The Fire nearly capitalized on their good fortune in the 15th minute, Chaves nearly headed the Fire into the lead with a header off a corner kick but was unable to make solid contact and Nyarko couldn’t connect on the far post.
The match threatened to boil over a minute later as Segares tripped Cooper in the Chicago half, causing an ensuing melee after Cooper reacted angrily towards Segares. The Fire left back saw yellow for the foul, which replays proved to be nothing vicious. Not too long later referee Ricardo Salazar was being surrounded by Fire players who claimed Anibaba had been stamped on. With only eighteen minutes played, it was already becoming a feisty affair.
But as the match progressed, both teams started to settle, particularly the Fire, who sought to take control of the midfield. Logan Pause was instrumental for the Fire’s play, spraying the ball across the pitch and looking for the dangerous Pappa on the left wing as much as possible. Good work by the Guatemalan on the left wing saw the Fire awarded a free-kick just outside the box in the 25th minute.

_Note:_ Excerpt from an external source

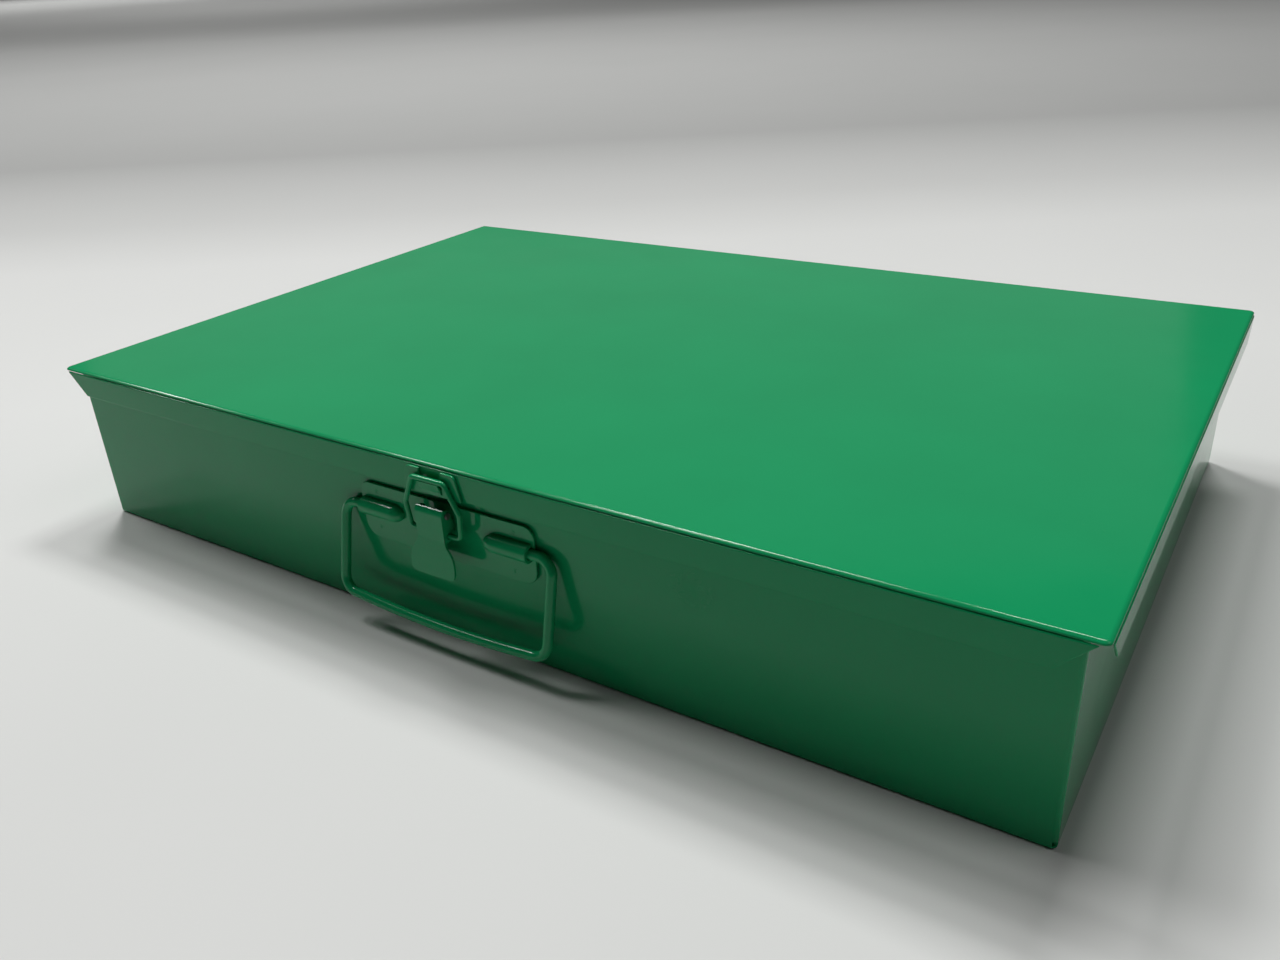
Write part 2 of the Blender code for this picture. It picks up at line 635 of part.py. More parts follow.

The Fire looked to be on the front foot, but a defensive clearance would lead to a killer blow in when Kalif Alhassan found Perlaza’s run with an acute ball down the left wing, leaving the Timbers forward with a clear sight of goal. The Fire defense did well to track back, but a clever cut back by Perlaza left the goal gaping and he finished past Johnson to give the home side the lead. There was no chance of another goal being disallowed, as the Chicago defense was simply caught out by a good break from the Timbers.
The goal galvanized Portland, who took control of the match and attempted to get forward as often as possible. Their attacks paid dividends as a foul on the right side by Gibbs, which earned the defender a booking, resulted in another Timbers set-piece. The subsequent free-kick was half cleared by Pappa, but it would only fall as far as Rodney Wallace, who lashed a volley first time through a crowd of players and past a flat footed Johnson and into the back of the net. The Fire could do little do reduce the deficit before a disappointing first half drew to a close.
Carlos de los Cobos sent on Dominic Oduro and Marco Maric for Gaston Puerari and Mike Videira in hopes of inspiring a second half comeback. Just two minutes after the break though, things would go from bad to worse as any hopes of a win, let alone a draw, were washed away thanks to an unfortunate error in the back. Johnson misplayed a low cross and Perlaza was on hand to capitalize and punish the 21-year-old. Anything that was said in the locker room during half was certainly rendered useless after the forward’s second goal of the game.
The match threatened to become embarrassing for the visitors as Portland dominated and created several more good scoring opportunities, the Alhassan clipping the crossbar before Perlaza was unable to direct his effort on target after being played in on the left side.
Oduro nearly pulled one back for the Chicago after getting behind the Timbers’ defense only to be denied by a good save by Gleeson, his first real call of action. The Timbers continued to control proceedings, passing at will around the Fire penalty box and taking advantage of the physical prowess of Cooper, whose hold up play and footwork caused problems for the Fire all night.
Johnson’s nightmare was nearly complete in the 65th minute. A low cross from the right was once again miscontrolled by Johnson, bouncing into the path of Cooper who somehow failed to make connection a proper connection on the ball. As Johnson was still breathing a big sigh of relief, the Fire managed to pull one back on the other end of the pitch. A short pass from substitute Barouch to Pappa was somehow poked into the Timbers goal by defender Eric Brunner.
Mal Zizzo then ran the length of the pitch in a Portland counter attack, only to lay the ball off for an offside Cooper. Back on the other end of the pitch, Chaves, after turning his defender, had the chance to punish the homes side but his volley could only find the side netting.
Shortly after, an unlikely comeback was suddenly back on the cards thanks to an absolutely brilliant piece of magic by Pappa with nine minutes remaining. Oduro fed the ball to the midfielder, who then maneuvered in the box and curled an absolute pearler into the right upperhand corner of the goal. But while Fire fans began to wonder what could be, a giant goalmouth scramble saw the Timbers grab their fourth of the night.
The goal was deemed to have been turned in by Futty Danso. Regardless of who it went off last, it all but ended the Fire’s hopes of a comeback. The goal was brought into question by large protests by Fire players, who claimed Cooper used his arm in the lead up to the goal. Replays proved the Fire had reason to complain but there would be no changing the referee’s decision.
A big occasion for Portland and they should be applauded for living up to the hype. Meanwhile, the Fire will live to regret a very poor first half, particularly in defense, but can take heart from bringing life to a match that looked all but over.